Depuis qu’elle sait qu’elle va monter les marches devant des nuées de photographes et de caméras, Mélanie sent pas mal d’excitation autour d’elle, mais elle garde les pieds bien sur terre. Elle ­travaille actuellement entre quarante-sept et cinquante heures par semaine et déplace des pièces de deux tonnes. Elle aime apprendre des procédés différents, « il y a le semi-automatique, l’électrode, la baguette, le TIG, l’acier, l’inox, l’alu ». La soudure, c’est presque infini, c’est ce qui lui plaît.

Elle va peut-être s’inscrire à de petits cours de théâtre, comme ça, « pour le fun ». Si elle a un peu de temps. Elle adorerait tourner à nouveau, mais elle ne courra pas après les castings. Le plus dingue, c’est que sa mère lui a dit qu’elle était fière d’elle. Non parce qu’elle a joué dans un film, mais parce qu’elle va monter les marches à Cannes. « Tu te rends compte ? », me dit-elle. Dans sa vie, Mélanie a surmonté des peurs, des douleurs, des obstacles que sa mère n’imagine même pas, parce qu’elle ne sait rien, parce qu’elle ferme les yeux, et parce qu’elle, Mélanie, n’a rien dévoilé, jamais. Eh bien sa mère est fière d’elle juste pour « des putains de marches ».

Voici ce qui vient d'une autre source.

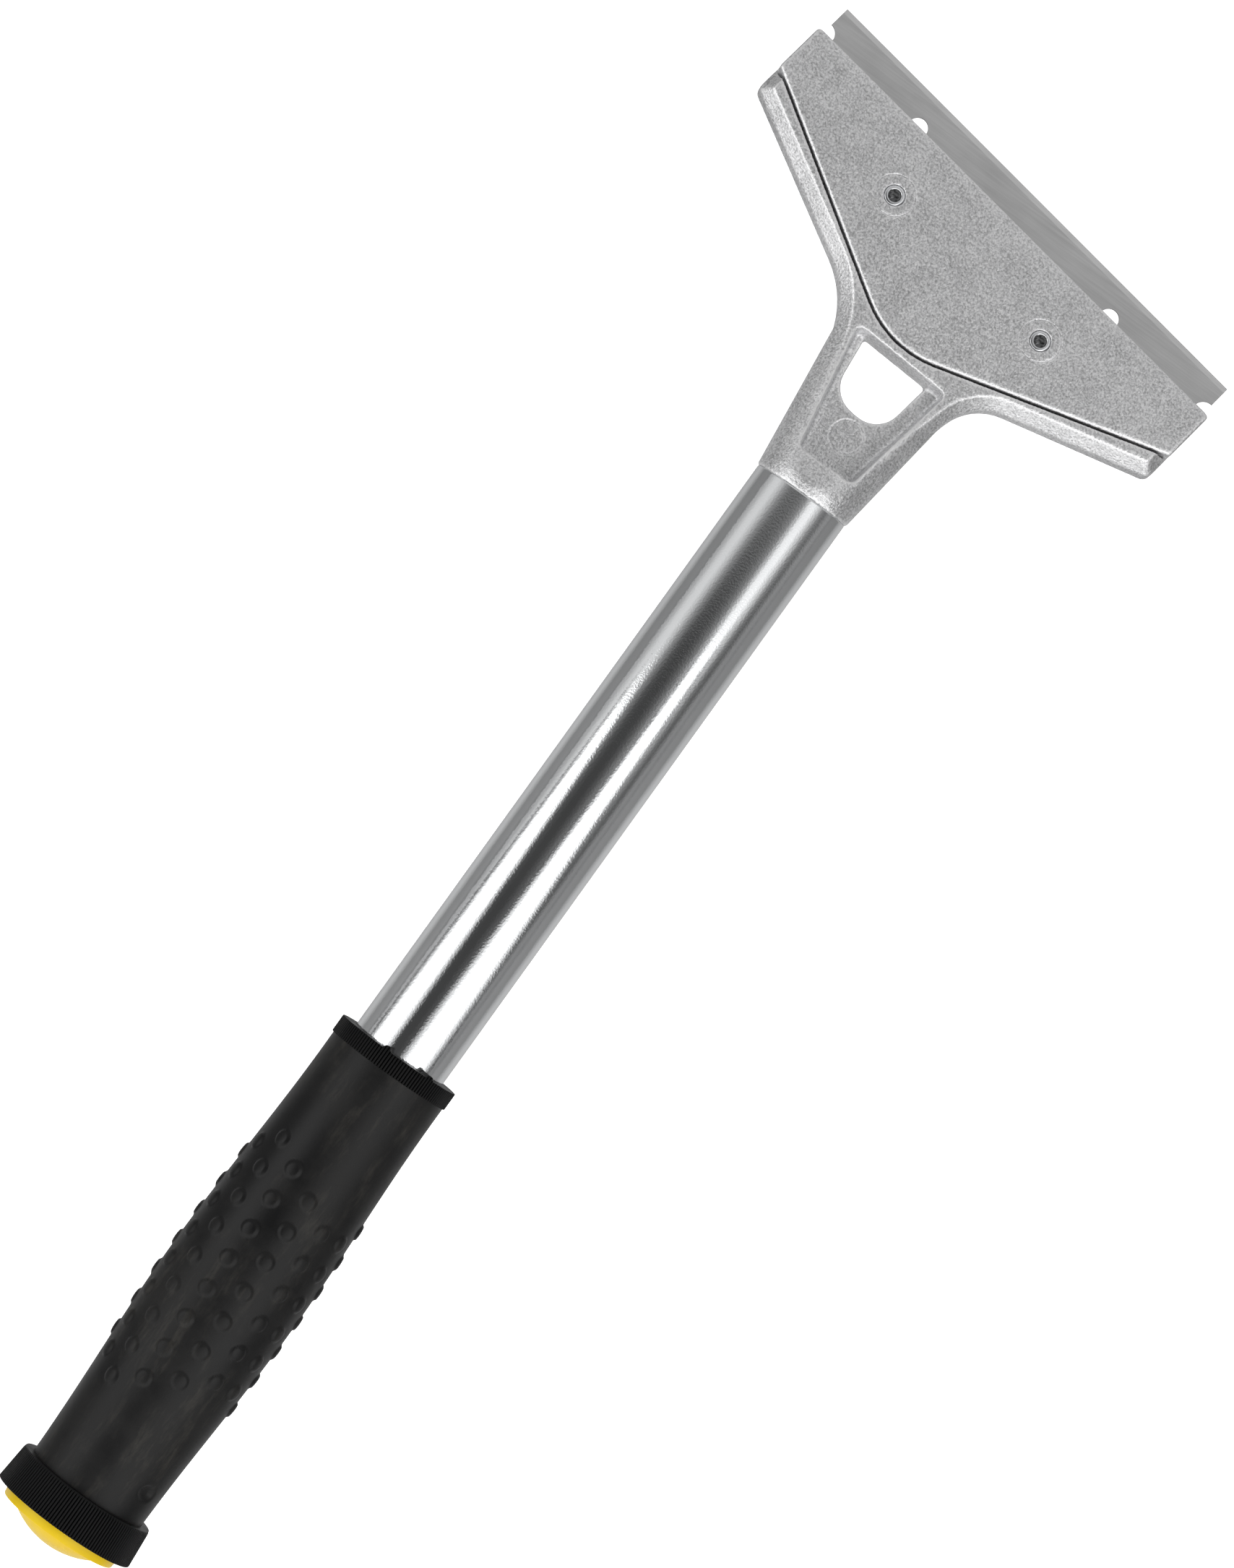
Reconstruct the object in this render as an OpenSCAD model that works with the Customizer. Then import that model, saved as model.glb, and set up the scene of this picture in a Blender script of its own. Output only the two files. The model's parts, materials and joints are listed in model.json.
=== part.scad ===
// Floor scraper: a die-cast head that clamps a double-edged blade, on a chromed
// steel tube with a rubber grip. Millimetres.
//
// Frame: the handle's axis lies along Y, with the head towards +Y. The origin is on
// that axis, where the tube meets the head's shoulder. +Z is the clamp plate's side.
// The head is drawn in a frame of its own, [x, -back, z]: x runs along the cutting
// edge, back is the distance behind it, and z = 0 is the seat that the blade lies on.
// head_pose() puts that frame on the handle.

/* [Blade] */
// Length of the cutting edge
blade_len = 100; // [96:1:101]
// Width of the blade between its two ground edges
blade_w = 13; // [12:0.5:14]
// Thickness of the blade
blade_t = 0.6; // [0.4:0.1:0.6]
// Distance of each blade hole from the blade's middle
blade_hole_x = 25.1; // [20:0.1:30]

/* [Head] */
// Half the width of the frame and of the clamp plate
head_half = 51.1; // [51:0.1:54]
// How far the frame and the plate stand behind the cutting edge
head_setback = 7; // [6.5:0.1:7.5]
// Height of the plate's straight ends, measured to behind the edge
plate_end_back = 17.7; // [17.2:0.1:18.2]
// Where the plate's two slanted edges would meet, behind the edge
plate_apex_back = 41; // [40.5:0.1:41.5]
// Radius that rounds that corner
plate_apex_r = 20; // [16:1:22]
// Thickness of the clamp plate
plate_t = 3.2; // [3:0.1:3.5]
// Thickness of the frame below the blade seat
web_t = 3.7; // [3.2:0.1:4]
// Gap between the plate's back edge and the frame's shoulder
plate_gap = 0.45; // [0.4:0.05:0.6]

/* [Clamp screws] */
// Distance of each screw from the head's middle
screw_x = 19.05; // [18:0.05:21]
// Distance of the screws behind the cutting edge
screw_back = 19.8; // [19:0.1:21]
// Nominal diameter of the screws
screw_d = 4; // [4:0.5:5]
// Length of each wing from the screw's axis to its tip
wing_reach = 13; // [10:0.5:15]

/* [Handle] */
// Angle between the handle and the square to the cutting edge
skew = 9.3; // [0:0.1:12]
// Angle at which the head bends down from the handle
bend = 10; // [5:0.5:12]
// Outer diameter of the tube
tube_d = 19.5; // [19:0.1:19.6]
// Wall thickness of the tube
tube_wall = 1; // [0.8:0.1:1.2]
// Bare length of tube between the head and the grip
tube_bare = 127; // [100:1:160]
// Length of the rubber grip
grip_len = 94.9; // [85:0.1:110]
// Diameter of the grip at its thickest
grip_d = 27.3; // [26:0.1:28]
// Length of the ring behind the grip
end_ring_len = 7.5; // [6:0.1:9]
// Height of the end cap's dome
dome_h = 3.3; // [2.5:0.1:4]

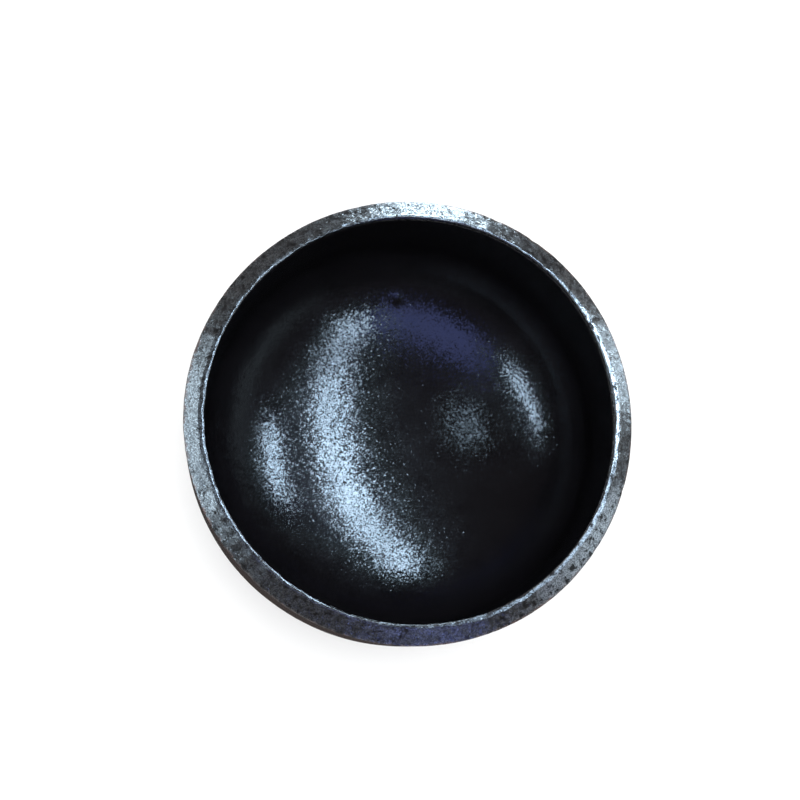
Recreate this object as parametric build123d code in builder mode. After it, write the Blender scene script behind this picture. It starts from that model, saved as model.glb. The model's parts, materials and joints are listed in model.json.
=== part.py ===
from build123d import *
import os
from math import cos, radians, tan

# Butt-welding pipe cap, NPS 6 (DN 150), standard wall, as ASME B16.9 sizes it. Sizes are in millimetres.
# One blank of steel plate is hot-pressed into a straight skirt and a semi-ellipsoidal crown, and its open
# end is machined to a weld preparation, so the whole cap is one solid.
# The origin is the centre of the weld end, on the plane of the root face. +Z points out of the open mouth,
# and the crown hangs below, so the cap stands on the crown's pole.

os.makedirs("parts", exist_ok=True)

# Driving dimensions
outside_diameter = 168.3  # the pipe's and the cap's outside diameter
wall_thickness = 7.11  # standard wall, at the weld end and at the crown's pole
overall_length = 88.9  # from the root face to the outside of the crown
crown_ratio = 2.0  # the crown's inside radius over its inside depth: a 2:1 semi-ellipsoid
root_face = 1.6  # width of the flat land that the bevel leaves at the weld end
bevel_angle = 37.5  # the bevel's slope, from the plane of the root face
corner_radius = 0.5  # takes the sharpness off the bevel's outer corner

# Sizes that follow from them
outside_radius = outside_diameter / 2
bore_radius = outside_radius - wall_thickness
land_radius = bore_radius + root_face
bevel_height = (outside_radius - land_radius) * tan(radians(bevel_angle))
inside_crown_depth = bore_radius / crown_ratio
outside_crown_depth = inside_crown_depth + wall_thickness
tangent_line = outside_crown_depth - overall_length  # height where the skirt ends and the crown begins
inside_pole = tangent_line - inside_crown_depth

# A quarter of an ellipse is exactly a quadratic Bezier curve with these weights, its middle control point
# at the corner of the box that holds the quarter.
quarter_ellipse = [1, cos(radians(45)), 1]

# The wall is one closed outline, turned round the axis. Both crowns start on the tangent line, so each runs
# smoothly into its side of the skirt. Between them the wall is the plate's full thickness at the skirt and
# at the pole, and about 5% less round the knuckle, where pressing stretches a real cap.
with BuildPart() as cap_shell:
    with BuildSketch(Plane.XZ) as wall_section:
        with BuildLine() as wall_outline:
            bore = Line((bore_radius, 0), (bore_radius, tangent_line))
            inside_crown = Bezier(
                bore @ 1,
                (bore_radius, inside_pole),
                (0, inside_pole),
                weights=quarter_ellipse,
            )
            pole = Line(inside_crown @ 1, (0, -overall_length))
            outside_crown = Bezier(
                pole @ 1,
                (outside_radius, -overall_length),
                (outside_radius, tangent_line),
                weights=quarter_ellipse,
            )
            skirt = Line(outside_crown @ 1, (outside_radius, -bevel_height))
            bevel = Line(skirt @ 1, (land_radius, 0))
            land = Line(bevel @ 1, bore @ 0)
        make_face()
        bevel_corner = wall_section.vertices().sort_by_distance((outside_radius, -bevel_height))[0]
        fillet(bevel_corner, corner_radius)
    revolve(axis=Axis.Z)
cap_shell.part.label = "cap_shell"
export_step(cap_shell.part, "parts/cap_shell.step")
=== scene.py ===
import json
import math
import random

import bpy
from mathutils import Matrix, Vector, noise


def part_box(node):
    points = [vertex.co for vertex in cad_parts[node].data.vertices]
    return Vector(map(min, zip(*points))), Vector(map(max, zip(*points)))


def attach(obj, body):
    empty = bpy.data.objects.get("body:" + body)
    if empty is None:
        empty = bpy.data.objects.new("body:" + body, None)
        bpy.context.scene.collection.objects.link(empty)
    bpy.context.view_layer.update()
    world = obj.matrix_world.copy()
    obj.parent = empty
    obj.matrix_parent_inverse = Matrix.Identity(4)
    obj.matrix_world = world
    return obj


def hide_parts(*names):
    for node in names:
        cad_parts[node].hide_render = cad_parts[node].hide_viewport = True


# A butt-weld pipe cap, black varnished over shot-blasted steel, lying mouth up on its crown.
# Everything is in metres, in the CAD frame: the origin is the centre of the weld end, and +Z points out of
# the mouth.
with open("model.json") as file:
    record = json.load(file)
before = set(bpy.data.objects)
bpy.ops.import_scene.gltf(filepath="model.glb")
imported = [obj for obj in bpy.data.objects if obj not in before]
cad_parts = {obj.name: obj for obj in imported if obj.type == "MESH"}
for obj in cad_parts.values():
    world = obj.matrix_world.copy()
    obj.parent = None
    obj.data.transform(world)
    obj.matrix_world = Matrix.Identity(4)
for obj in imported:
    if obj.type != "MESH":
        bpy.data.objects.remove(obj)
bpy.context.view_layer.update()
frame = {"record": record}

MM = 0.001

# Sizes of the shell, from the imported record. The weld face's mount is in the middle of the land.
MOUNTS = {mount["name"]: mount for mount in frame["record"]["mounts"]}
BORE_RADIUS = MOUNTS["mouth_bore"]["dims"]["r_mm"] * MM
OUTSIDE_RADIUS = MOUNTS["skirt_outside"]["dims"]["r_mm"] * MM
TANGENT_LINE = -MOUNTS["mouth_bore"]["dims"]["length_mm"] * MM
LAND_RADIUS = 2 * MOUNTS["weld_face"]["pos_m"][0] - BORE_RADIUS
FLOOR_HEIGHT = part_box("cap_shell")[0].z
WALL = OUTSIDE_RADIUS - BORE_RADIUS
BEVEL_ANGLE = math.radians(37.5)
BEVEL_HEIGHT = (OUTSIDE_RADIUS - LAND_RADIUS) * math.tan(BEVEL_ANGLE)
OUTSIDE_CROWN_DEPTH = TANGENT_LINE - FLOOR_HEIGHT
INSIDE_CROWN_DEPTH = OUTSIDE_CROWN_DEPTH - WALL

# Edges that grinding, blasting and varnish leave rounded
BORE_EDGE_RADIUS = 0.15 * MM
BURR_EDGE_RADIUS = 0.2 * MM
LAND_EDGE_RADIUS = 0.6 * MM
OUTER_CORNER_RADIUS = 0.6 * MM

# Mesh of the body, which thins out towards the poles
BODY_STEP = 1.4 * MM
BODY_SEGMENTS = 384
FEWEST_SEGMENTS = 6
SHORTEST_SEGMENT = 0.7 * MM
ELLIPSE_SAMPLES = 2000

# Mesh of the rim: points round it, faces across each part of it, and faces across its fillets
RIM_SEGMENTS = 2 * BODY_SEGMENTS
BORE_FACES = 4
FACET_FACES = 2
LAND_FACES = 3
BEVEL_FACES = 13
SKIRT_FACES = 4
SMALL_FILLET_FACES = 2
FILLET_FACES = 4

# Where the rim's mesh meets the body's, inside and outside: radius and height
RIM_INSIDE = (BORE_RADIUS, -2.6 * MM)
RIM_OUTSIDE = (OUTSIDE_RADIUS, -BEVEL_HEIGHT - 2.0 * MM)

SEED = 7


def add_object(name, data):
    """A new object of this data, in the scene."""
    made = bpy.data.objects.new(name, data)
    bpy.context.scene.collection.objects.link(made)
    return made


# ---------------------------------------------------------------- profile

def straight(start, end, count):
    """Evenly spaced points from start up to, but not including, end."""
    return [Vector(start).lerp(Vector(end), i / count) for i in range(count)]


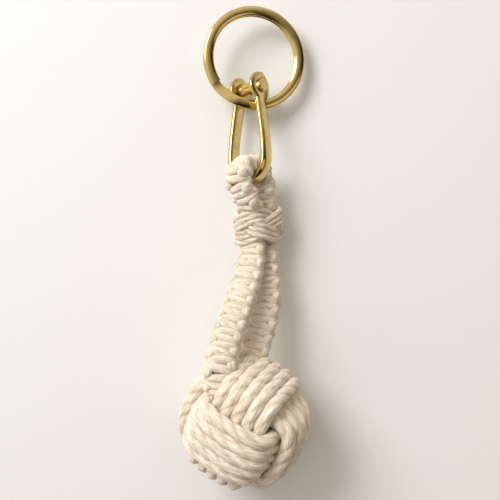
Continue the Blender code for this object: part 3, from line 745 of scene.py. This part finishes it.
def knotting_points(total, face, reach, height):
    """A working cord's way: bars over one face, bumps round the edges over the other cord's bars."""
    bar_pitch = KNOT_PITCH / 2
    chance = np.random.RandomState(BAR_SEED + face)
    points = []
    for bar in range(round(total / bar_pitch)):
        hand = face * (1 if bar % 2 == 0 else -1)
        start = (bar + 0.5) * bar_pitch + chance.uniform(-BAR_SHIFT, BAR_SHIFT)
        lift = height * face * (1 + chance.uniform(-BAR_LIFT, BAR_LIFT))
        for across, up, along in KNOTTING_STEPS:
            points.append((hand * across * reach, up * lift, start + along * bar_pitch))
    return points


# Keeper

def keeper_outline():
    """Closed line round both legs in the keeper's cross-section, at the height of its middle layer."""
    pressed = STRAP_THICKNESS * KEEPER_PRESS
    flat = STRAP_WIDTH / 2 * KEEPER_SQUEEZE - pressed / 2
    stack = (pressed + LEG_GAP) / 2
    side = LEG_SIDE_STEP / 2
    corners = [(flat - side, stack), (-flat - side, stack), (side - flat, -stack), (side + flat, -stack)]
    points = []
    normals = []
    for k, corner in enumerate(corners):
        before = np.subtract(corner, corners[k - 1])
        after = np.subtract(corners[(k + 1) % 4], corner)
        start = math.atan2(before[1], before[0]) - math.pi / 2
        turn = (math.atan2(after[1], after[0]) - math.pi / 2 - start) % (2 * math.pi)
        for angle in np.linspace(start, start + turn, CORNER_POINTS):
            normals.append((math.cos(angle), math.sin(angle)))
            points.append(np.add(corner, KEEPER_OFFSET * np.array(normals[-1])))
    points.append(points[0])
    normals.append(normals[0])
    return np.array(points), np.array(normals)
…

Les applaudissements ont éclaté avant la fin du générique. La lumière se rallume. Au centre de la salle, Stéphane Brizé et Vincent Lindon se lèvent, très émus, puis font signe aux acteurs présents de les rejoindre. Alors Mélanie Rover, ­Olivier Lemaire, Letizia Storti, Teddy Perrot, tous les autres s’avancent, le visage plein de bonheur, de stupeur et de larmes, sous le feu des projecteurs, encore sous le choc de la fin du film, pire que ce qu’ils avaient pressenti. Filmés par des caméras de télévision, ils sont acclamés par deux mille personnes pendant dix-sept minutes, au centre de ce monde meilleur auquel ils n’ont pas renoncé, auquel ils continuent à croire. Pour tous ceux à qui on ne dit jamais qu’ils sont beaux et dont ils se sont efforcés de porter la colère et la tristesse.

L’usine Métal Aquitaine de Fumel, où le film a été tourné en grande partie, a fermé définitivement en juin 2018. Les 38 salariés qui restaient ont tous été licenciés.